Il tweet qui sotto lo racconta, meglio di me: «Ahmed è indisciplinato, Lucy invece non ha resistito al richiamo di una giornata di sole». Stesso giornale, stesso tema: a sinistra si racconta chi ha violato il confinement in Seine-Saint-Denis (zona di cui ho parlato qui) dove è stato registrato un numero record di multe perché la popolazione è “indisciplinata”; a destra chi viola il confinement a Parigi lo fa perché “eh, è dura restare in casa”.

Poi c’è chi lavora, chi si occupa di consegnare, trasportare, guidare, imballare, vendere… queste persone sono improvvisamente “ESSENZIALI”. Essenziali, ma con stipendi ai minimi sindacali da prima della crisi e probabilmente pure dopo. Una bellissima vignetta del Canard Enchaîné qui sotto racconta proprio questo «I settori essenziali» è il titolo; la commessa del supermercato risponde: «Con il mio stipendio, chi l’avrebbe mai detto».

Macron nel suo discorso da Mulhouse (zona particolarmente colpita da virus) di mercoledì 25 marzo ha parlato di premi e miglioramenti per l’ospedale pubblico, in prima linea in questa crisi.
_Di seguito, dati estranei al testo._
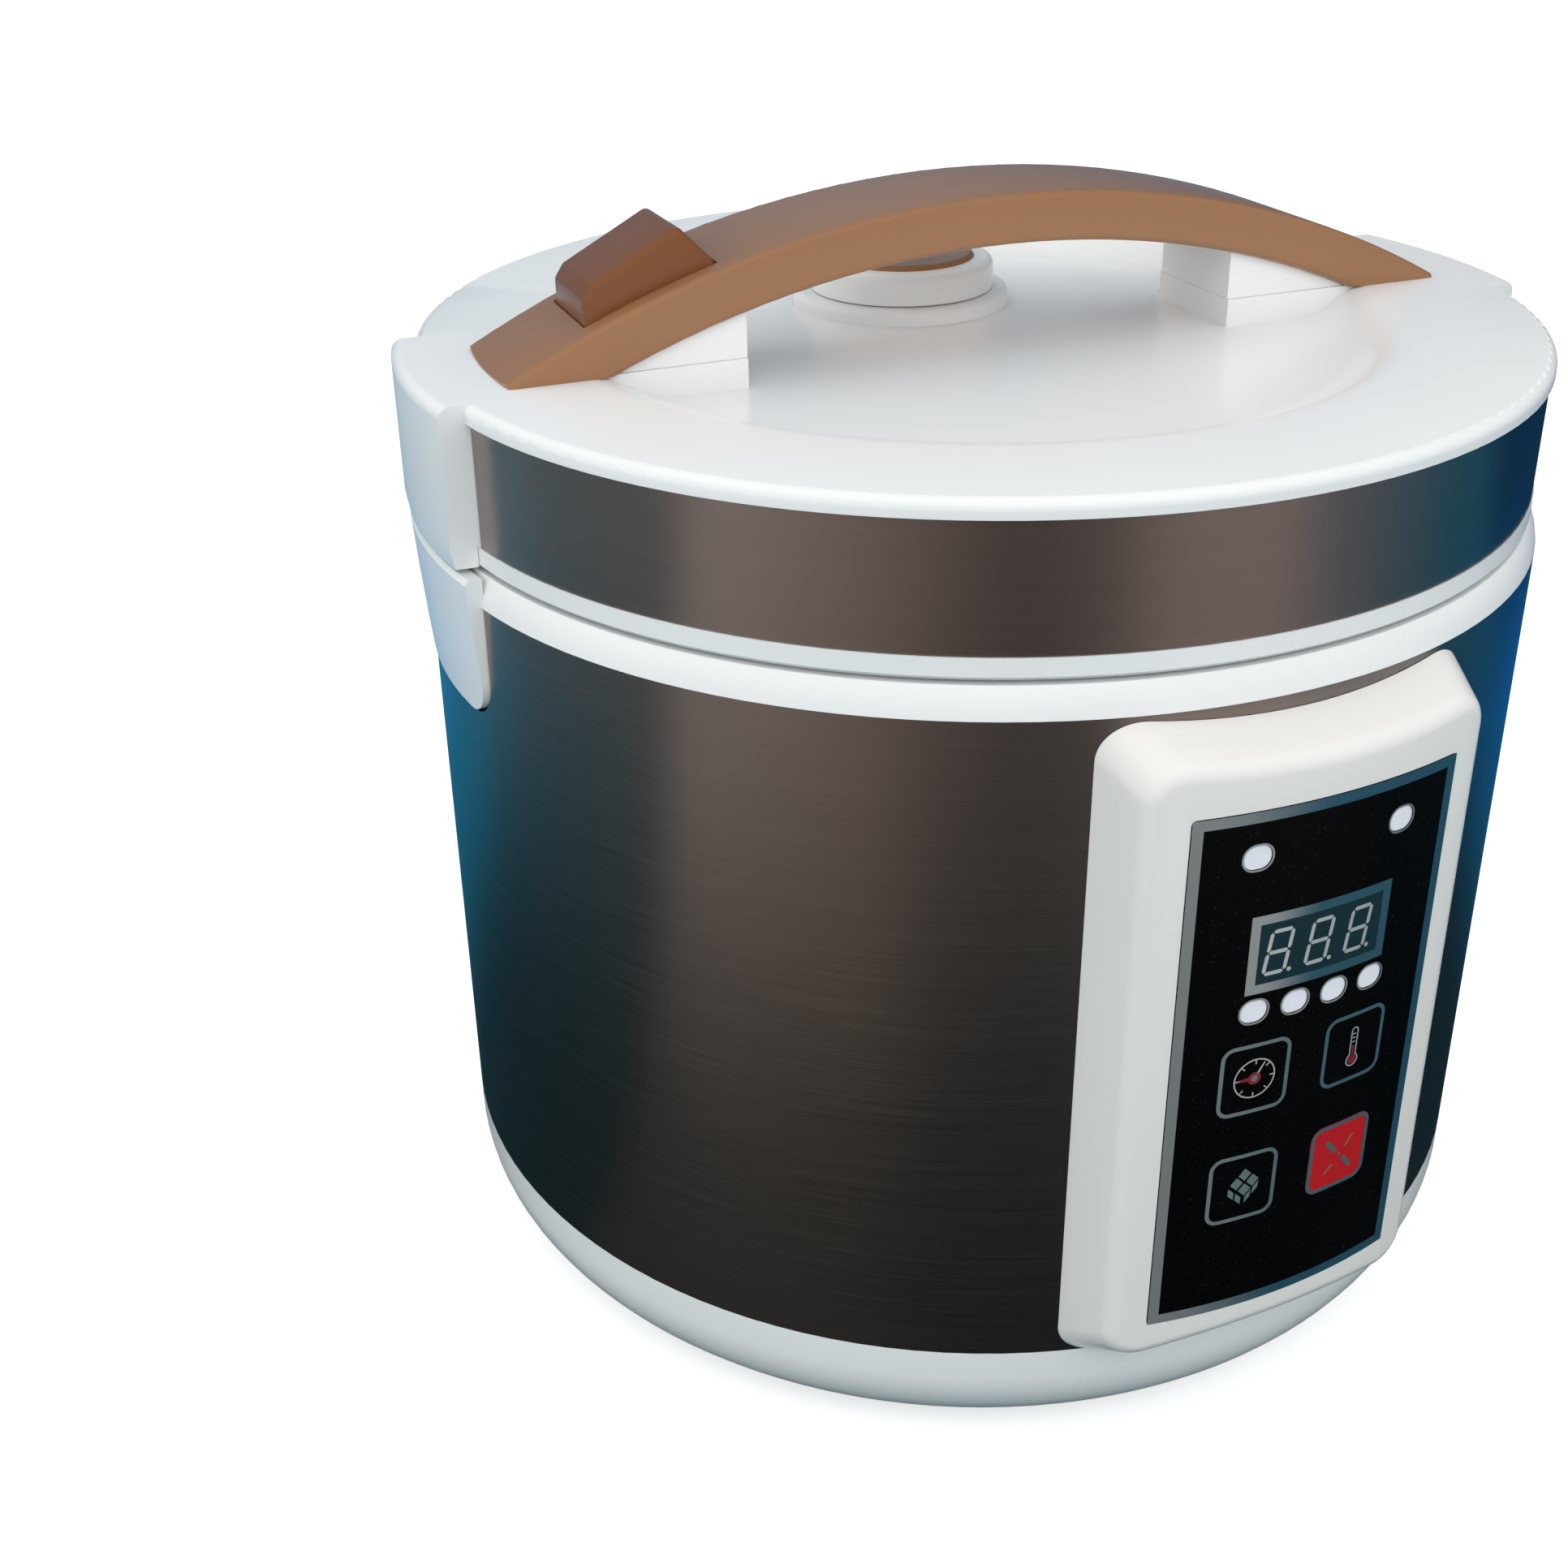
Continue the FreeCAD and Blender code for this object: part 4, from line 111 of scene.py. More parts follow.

I lavoratori del settore medico ospedaliero in Francia sono in sciopero da oltre un anno, e sono stati gasati e aggrediti in manifestazioni per un anno. In Francia, come altrove, la sanità pubblica ha subito grossi tagli.

Tristemente premonitore, questo cartello (foto fatta il 17 dicembre del 2019 a Parigi presa da Facebook, non ho trovato l'autore) durante un corteo del personale ospedaliero: «Lo Stato conta i soldi, noi conteremo i morti».

Comunque, per concludere: storicamente le epidemie sono classiste, a partire dalla morte, Joël Chandelier, uno specialista di medicina medievale, parlando della Peste Nera su Arrêt sur images racconta che il «50% della popolazione europea è stato sì vittima della Peste, ma si guarda dal lato dei cardinali, per esempio, la corte di Avignone e il suo entourage hanno registrato vittime intorno al 15–20%».